A l’orée de 2010, il nous faut œuvrer pour une mobilisation des énergies dans et en dehors du Sénégal, autour d’une vision unique afin de créer une réelle culture de développement, de progrès et de justice partagée par tous. Les Sénégalais de l’extérieur, ne serait-ce que par leur contribution financière représentant aujourd’hui plus du double de l’aide publique au développement reçue par le Sénégal, ont toute leur part dans cette mission. Les citoyens de la Diaspora ont une responsabilité importante dans l’émergence et la consolidation d’un esprit de tolérance et d’intégration dans leur pays. Leur préoccupation de voir le Sénégal émerger et s’affirmer à la face du monde comme un pays promouvant les pratiques de la bonne gouvernance comme facteurs incontournables de son développement est légitime. Une belle image du Sénégal les comble de fierté. Le déclin de l’image du Sénégal les préoccupe et les peine. Car, c’est le déclin du pays. Il ruine les efforts, leurs efforts, nos efforts.
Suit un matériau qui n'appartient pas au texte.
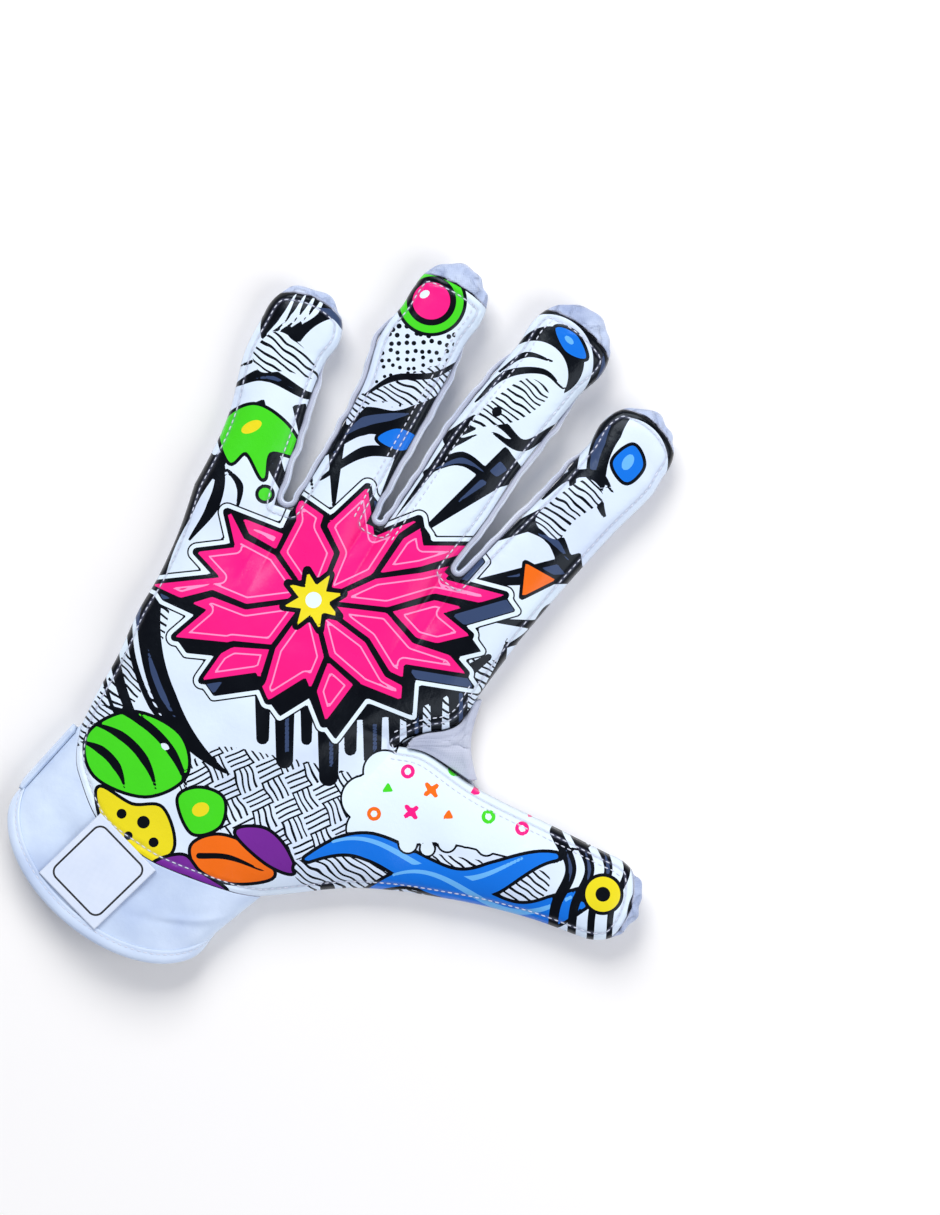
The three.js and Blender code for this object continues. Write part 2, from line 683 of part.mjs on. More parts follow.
// The side wall strip from one finger's tip down to the crotch and up the next finger.
function fourchette(left, right) {
  const sheet = new Sheet();
  const base = SEAM_HEIGHT + GAP * 0.5;
  const path = [];
  const run = (digit, side, stations) => {
    for (const at of stations) {
      const across = side === 0 ? -1 : 1;
      const top = digitTop(digit, at, across, 0, base);
      const bottom = lerp(BACK_RIM_HEIGHT, SEAM_HEIGHT - GAP * 0.5, closing(at));
      const place = (inset) => digitPlace(digit, at, across * (1 - inset / halfWidth(digit, at)));
      path.push({ place, top, bottom: bottom + liftAt(digit, at), bulge: bulgeAt(at) });
    }
  };
  const inner = STATIONS.filter((at) => at > 0 && at <= FOURCHETTE_END);
  const stations = (digit) => [FOURCHETTE_START / digit.shaft, ...inner];
  run(left, 1, stations(left).toReversed());
  const turnStart = path.length;
  run(right, 0, stations(right));
  const from = path[turnStart - 1];
  const to = path[turnStart];
  const turn = [0.25, 0.5, 0.75].map((share) => ({
    top: lerp(from.top, to.top, share),
    bottom: lerp(from.bottom, to.bottom, share),
    bulge: from.bulge,
    place: (inset) => {
      const a = from.place(inset);
      const b = to.place(inset);
      const centre = a.clone().lerp(b, 0.5);
      const reach = b.clone().sub(a).multiplyScalar(0.5);
      const down = new THREE.Vector2(reach.y, -reach.x);
      const angle = Math.PI * share;
      return centre.addScaledVector(reach, -Math.cos(angle)).addScaledVector(down, Math.sin(angle));
    },
  }));
  path.splice(turnStart, 0, ...turn);
  const rows = [0, 0.5, 1].map((share) => path.map(({ place, top, bottom, bulge }) => (
    sheet.point(place(bulge * (2 * share - 1) ** 2), lerp(bottom, top, share), 1)
  )));
  sheet.grid(rows, true);
  return sheet.wall(FOURCHETTE_WALL);
}

// The folded gusset between thumb and index finger: a top leaf from the two seams out to the fold, and the
// fold's wall.
function webGusset() {
  const sheet = new Sheet();
  const base = SEAM_HEIGHT + GAP * 0.5;
  const leafHigh = (station, share) => {
    const thumb = digitTop(THUMB, WEB_STATIONS[station], -1, 0, base);
    const palm = palmDome(1, BODY_ROWS[WEB_ROW + station], base);
    return lerp(thumb, palm, share) + WEB_BELLY * 4 * share * (1 - share) * (station / LAST_WEB) ** 2;
  };
  const point = (station, share, high, inset) => {
    const place = webPlace(station, share);
    const inward = radialEdge(WEB_POINT_AT).sub(place).normalize();
    return sheet.point(place.addScaledVector(inward, inset), high);
  };
  const rows = [];
  for (let station = 1; station <= LAST_WEB; station += 1) {
    const inset = station === LAST_WEB ? FOURCHETTE_BULGE : 0;
    rows.push(WEB_COLUMNS.map((share) => point(station, share, leafHigh(station, share), inset)));
  }
  for (const drop of [0.5, 1]) {
    const inset = FOURCHETTE_BULGE * (2 * drop - 1) ** 2;
    rows.push(WEB_COLUMNS.map((share) => {
      const high = lerp(leafHigh(LAST_WEB, share), BACK_RIM_HEIGHT, drop);
      return point(LAST_WEB, share, high, inset);
    }));
  }
  sheet.grid(rows, false);
  return sheet.wall(WEB_WALL);
}

// The cuff
const CUFF_LIFT = STRAP_THICKNESS + GAP;
const CUFF_HEEL_HIGH = PALM_HEIGHT * PALM_CROWN[0].high;

// A point of the cuff's outside: t from -1 to 1 across, at from 0 at the heel seam to 1 at the mouth.
function cuffPoint(t, at, onTop) {
  const across = (t + 1) * 0.5;
  const start = heelPlace(across, onTop ? 1 : 0);
  start.y -= GAP;
  const tongue = (onTop ? TONGUE_LENGTH : BACK_TONGUE_LENGTH) * Math.sqrt(Math.max(1 - t * t, 0));
  const end = new THREE.Vector2(MOUTH_OFFSET + MOUTH_WIDTH * 0.5 * t, -CUFF_SIDE_LENGTH - tongue);
  const place = start.lerp(end, at);
  const high = lerp(CUFF_HEEL_HIGH, CUFF_HEIGHT, at);
  if (onTop) {
    const rise = (high - SEAM_HEIGHT) * crown(t, 0, PALM_ROUNDNESS);
    return new THREE.Vector3(place.x, place.y, SEAM_HEIGHT + rise);
  }
  const inner = 1 - Math.min(((1 - Math.abs(t)) * MOUTH_WIDTH * 0.5) / RIM_ROLL, 1);
  const roll = 1 - Math.sqrt(1 - inner * inner);
  return new THREE.Vector3(place.x, place.y, lerp(CUFF_LIFT, SEAM_HEIGHT, roll));
}

// The closed ring of section values round the cuff: over the top from left to right and back underneath.
function cuffRing() {
  const top = rounded(CUFF_CELLS).map((t) => ({ t, onTop: true }));
  const under = rounded(CUFF_UNDER_CELLS).toReversed().slice(1, -1).map((t) => ({ t, onTop: false }));
  return [...top, ...under, top[0]];
}

function cuffBand() {
  const sheet = new Sheet();
  const rows = CUFF_ROWS.map((at) => cuffRing().map(({ t, onTop }) => {
    const p = cuffPoint(t, at, onTop);
    return sheet.point(new THREE.Vector2(p.x, p.y), p.z);
  }));
  sheet.grid(rows, true);
  return sheet.wall(CUFF_WALL);
}

// The binding goes on from the band's edge, at right angles to that edge along the band's surface.
function cuffBinding() {
  const sheet = new Sheet();
  const ring = cuffRing().slice(0, -1);
  const edge = ring.map(({ t, onTop }) => cuffPoint(t, 1, onTop));
  const outward = edge.map((point, i) => {
    const before = edge[(i + edge.length - 1) % edge.length];
    const after = edge[(i + 1) % edge.length];
    const edgeWay = after.clone().sub(before).normalize();
    const beyond = new THREE.Vector3(0, -1, 0);
    return beyond.addScaledVector(edgeWay, -beyond.dot(edgeWay)).normalize();
  });
  const rows = [0, 0.5, 1].map((share) => {
    const reach = BINDING_GAP + BINDING_WIDTH * share;
    const row = edge.map((point, i) => {
      const p = point.clone().addScaledVector(outward[i], reach);
      return sheet.point(new THREE.Vector2(p.x, p.y), p.z);
    });
    return [...row, row[0]];
  });
  sheet.grid(rows, true);
  return sheet.wall(BINDING_THICKNESS, (BINDING_THICKNESS - CUFF_WALL) * 0.5);
}

// The strap that lies under the cuff and turns up round its little-finger side.
function wristStrap() {
  const sheet = new Sheet();
  const under = rounded(CUFF_CELLS).filter((t) => t > -1 && t < STRAP_END).map((t) => ({ t, onTop: false }));
  const side = STRAP_SIDE.map((share) => ({ t: -Math.cos(share * Math.PI), onTop: true }));
  const ring = [...side, ...under, { t: STRAP_END, onTop: false }];
  const rows = STRAP_ROWS.map((at) => ring.map(({ t, onTop }) => {
    const p = cuffPoint(t, at, onTop);
    return sheet.point(new THREE.Vector2(p.x, p.y), p.z);
  }));
  sheet.grid(rows, false);
  return sheet.wall(STRAP_THICKNESS, GAP + STRAP_THICKNESS);
}

// The height of the cuff's top over a place in the plan.
function cuffTopHigh(place) {
  const t = (place.x - MOUTH_OFFSET) / (MOUTH_WIDTH * 0.5);
  const start = cuffPoint(t, 0, true).y;
  const end = cuffPoint(t, 1, true).y;
  return cuffPoint(t, (place.y - start) / (end - start), true).z;
}

// The sewn patch on the band, up to the heel seam.
function labelPatch() {
  const sheet = new Sheet();
  const middle = cuffPoint(LABEL_ACROSS, LABEL_ALONG, true);
  const rows = evenly(4).map((b) => evenly(4).map((a) => {
    const place = new THREE.Vector2(a * LABEL_WIDTH * 0.5, b * LABEL_LENGTH * 0.5);
    place.rotateAround(new THREE.Vector2(), degToRad(LABEL_TURN)).add(middle);
    return sheet.point(place, cuffTopHigh(place));
  }));
  sheet.grid(rows, false);
  return sheet.wall(LABEL_THICKNESS, GAP + LABEL_THICKNESS);
}

const PRINT = new THREE.MeshStandardMaterial({ color: 0xe9edf7, roughness: 0.3, metalness: 0 });
const FABRIC = new THREE.MeshStandardMaterial({ color: 0xd9e0f2, roughness: 0.7, metalness: 0 });
const STRIP = new THREE.MeshStandardMaterial({ color: 0xc4cfe8, roughness: 0.55, metalness: 0 });
const MESH = new THREE.MeshStandardMaterial({ color: 0xbfc6d6, roughness: 0.6, metalness: 0 });
const BAND = new THREE.MeshStandardMaterial({ color: 0xe6e9f2, roughness: 0.45, metalness: 0 });
const PATCH = new THREE.MeshStandardMaterial({ color: 0xf2f2f2, roughness: 0.6, metalness: 0 });

// The group's origin is on the ground below the middle of the palm.
const glove = new THREE.Group();
glove.position.y = -PALM_LENGTH * 0.5;
function add(name, geometry, material) {
  const mesh = new THREE.Mesh(geometry, material.clone());
  mesh.name = name;
  glove.add(mesh);
}
add('palm_panel', palmPanel(), PRINT);
add('back_panel', backPanel(), FABRIC);
for (let k = 0; k + 1 < FINGERS.length; k += 1) {
  add(`fourchette_${FINGERS[k].name}_${FINGERS[k + 1].name}`, fourchette(FINGERS[k], FINGERS[k + 1]), STRIP);
}
add('web_gusset', webGusset(), MESH);
add('cuff_band', cuffBand(), BAND);
add('cuff_binding', cuffBinding(), BAND);
add('label_patch', labelPatch(), PATCH);
add('wrist_strap', wristStrap(), BAND);

export default glove;
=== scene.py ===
# %% [markdown]
# # A receiver glove for the right hand
# The glove lies on its back with the palm up. It is sewn from a printed, tacky palm, a plain knit back, narrow side
# strips between the fingers, a mesh gusset beside the thumb, and a smooth cuff with a bound edge. Each of these is
# one piece here too. Every shape is a formula in millimetres, from the same sizes as the solid model's, so a piece
# lies where its solid lies. The first cell loads the solids and moves their places into their points.

import math

import bpy
import numpy as np
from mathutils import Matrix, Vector


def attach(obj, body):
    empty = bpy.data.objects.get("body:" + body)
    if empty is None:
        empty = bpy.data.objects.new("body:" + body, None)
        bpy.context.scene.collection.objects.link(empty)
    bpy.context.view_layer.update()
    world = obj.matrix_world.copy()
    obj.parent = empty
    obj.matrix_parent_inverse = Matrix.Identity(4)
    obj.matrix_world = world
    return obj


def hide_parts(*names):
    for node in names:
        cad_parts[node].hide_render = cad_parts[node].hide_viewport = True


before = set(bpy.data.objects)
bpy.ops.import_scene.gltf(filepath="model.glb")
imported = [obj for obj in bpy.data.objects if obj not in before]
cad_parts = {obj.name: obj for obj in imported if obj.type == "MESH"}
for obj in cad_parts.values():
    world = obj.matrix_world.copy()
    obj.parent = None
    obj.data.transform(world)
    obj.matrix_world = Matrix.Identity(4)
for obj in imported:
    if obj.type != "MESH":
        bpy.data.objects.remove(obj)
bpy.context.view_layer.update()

# %% [markdown]
# ## Sizes of the hand
# These are the driving sizes of the glove, in millimetres: +Y from the wrist to the fingers, +X to the thumb, +Z out
# of the palm. Edges and sections are short tables with named columns, and hold shares of the sizes. Reading a table
# by a smooth curve gives a soft outline from a few rows, where straight pieces would show corners.

# %% Palm and digit sizes
MM = 0.001
PALM_WIDTH, PALM_LENGTH, PALM_HEIGHT, HEEL_DROP = 104.0, 104.0, 17.0, 17.0
FINGER_HEIGHT, THUMB_HEIGHT = 12.5, 13.5
WALL, GAP, SEAM_HEIGHT, RIM_ROLL, BACK_RIM_HEIGHT = 1.2, 0.3, 4.5, 8.0, 2.2
STRIP_WALL, STRIP_BULGE, STRIP_START = 1.1, 0.6, 3.6
CROTCH_GAP, TIP_GAP, FOLD_FADE_HEIGHT = 1.2, 0.6, 5.0
SIDE_EDGE, WEB_EDGE, ROUNDNESS, PALM_ROUNDNESS = 0.62, 0.55, 2.3, 2.6
CLOSING_START, CLOSING_END, STRIP_END = 0.55, 0.98, 0.88
WEB_POINT_AT, WEB_END_AT, THUMB_WEB_END = 0.55, 0.84, 0.47
ORIGIN_Y = PALM_LENGTH * 0.5


def table(columns, *rows):
    """A short table as one array for each named column."""
    return dict(zip(columns.split(), np.array(rows, float).T))


ULNAR_EDGE = table("at across along", (0, -0.346, 0.004), (0.12, -0.367, 0.085), (0.29, -0.392, 0.216),
                   (0.48, -0.43, 0.355), (0.63, -0.45, 0.469), (0.82, -0.489, 0.606), (1, -0.54, 0.736))
THUMB_ROOT = table("at across along", (0, 0.368, -0.049), (0.55, 0.387, 0.532))
RADIAL_EDGE = table("at across along", (0.55, 0.387, 0.532), (0.63, 0.423, 0.609), (0.7, 0.471, 0.668),
                    (0.76, 0.487, 0.721), (0.84, 0.476, 0.808), (1, 0.465, 0.99))
CROTCHES = table("across along", (-0.298, 0.846), (-0.064, 0.976), (0.198, 1.005))
HEEL_SEAM = table("at drop", (0, 0), (0.06, 0.416), (0.12, 0.644), (0.31, 1), (0.5, 0.92), (0.62, 0.79),
                  (0.9, 0.27), (1, 0))
PALM_CROWN = table("at high", (0, 0.85), (0.4, 1), (0.8, 0.94), (1, 0.85))
DIGITS = {
    "pinky": dict(length=65.9, width=24.5, lean=-15.8, lift=2.0, wrap=2.5),
    "ring": dict(length=85.8, width=25.0, lean=-10.7, lift=3.0, wrap=6.5),
    "middle": dict(length=89.6, width=27.3, lean=-1.5, lift=2.5, wrap=5.5),
    "index": dict(length=77.7, width=25.7, lean=1.3, lift=1.5, wrap=2.5),
    "thumb": dict(length=96.5, width=28.0, lean=67.0, lift=2.5, wrap=2.5),
}
FORMS = {
    "pinky": table("at aside wide high", (0, 0, 1, 1.08), (0.4, -0.03, 0.98, 1), (0.75, -0.14, 1.02, 0.95),
                   (1, -0.13, 0.98, 0.88)),
    "ring": table("at aside wide high", (0, 0, 1, 1.1), (0.3, 0.01, 0.96, 1.02), (0.55, 0, 0.99, 1),
                  (0.76, -0.06, 1.08, 0.96), (1, -0.01, 0.9, 0.88)),
    "middle": table("at aside wide high", (0, 0, 0.96, 1.12), (0.27, -0.03, 1.01, 1.04), (0.47, -0.085, 1.02, 1),
                    (0.8, -0.085, 0.99, 0.96), (1, -0.07, 0.95, 0.88)),
    "index": table("at aside wide high", (0, 0, 1.05, 1.1), (0.3, 0.01, 1.01, 1.02), (0.65, 0.045, 0.965, 1),
                   (0.9, 0.07, 1, 0.94), (1, 0.05, 0.95, 0.88)),
    "thumb": table("at aside wide high", (0, 0, 1.93, 1.15), (0.22, -0.2, 1.58, 1.1), (0.5, -0.18, 1.2, 1),
                   (0.78, -0.14, 1.01, 0.95), (1, -0.07, 0.93, 0.85)),
}
print("palm:", PALM_WIDTH, "by", PALM_LENGTH, "mm, and its longest finger", DIGITS["middle"]["length"], "mm")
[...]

Seuls nous, Sénégalais, pouvons et devons développer le Sénégal.
Une bonne gouvernance en est un préalable. Nous avons encore du chemin à faire, mais toutes les conditions sont pourtant réunies…
* Fonctionnaire International, Master of Public Administration, Harvard University 2009
Au siège de la Banque mondiale à Washington, Nayé Bathily est consultante à la Division de la communication, où elle lance notamment le concept «Projet du mois» et collabore, à la publication de l’ouvrage Our Dream is a World free of Poverty. Depuis 2001, elle est en charge des relations avec les parlementaires du monde entier au bureau des relations extérieures à Paris.
En 2004, elle devient un des membres fondateurs du réseau de professionnels africains de la Diaspora Espace Jappo, qui favorise la rencontre et la promotion des cadres originaires du Sénégal, et dont elle demeure aujourd’hui encore membre du Conseil d’administration.
En juin 2009, elle obtient un Master d’Administration publique à l’université de Harvard où elle a rejoint le prestigieux programme Edward Mason à la Kennedy School of Government de Harvard (Ena Américaine) en 2008.
En septembre 2008, elle est admise à participer au convoité programme de formation politique de la Kennedy School de Harvard From Harvard square to the Oval office qui favorise une meilleure représentativité des femmes dans le service public.
Auparavant, en 1998 elle obtient avec mention honorable un double diplôme en Re-lations et Commerce internationaux de la Business School de l’Université de Maryland et par la suite complète le cycle de formation Lead International en 2005 (Leadership pour l’Environment et le Development, Londres).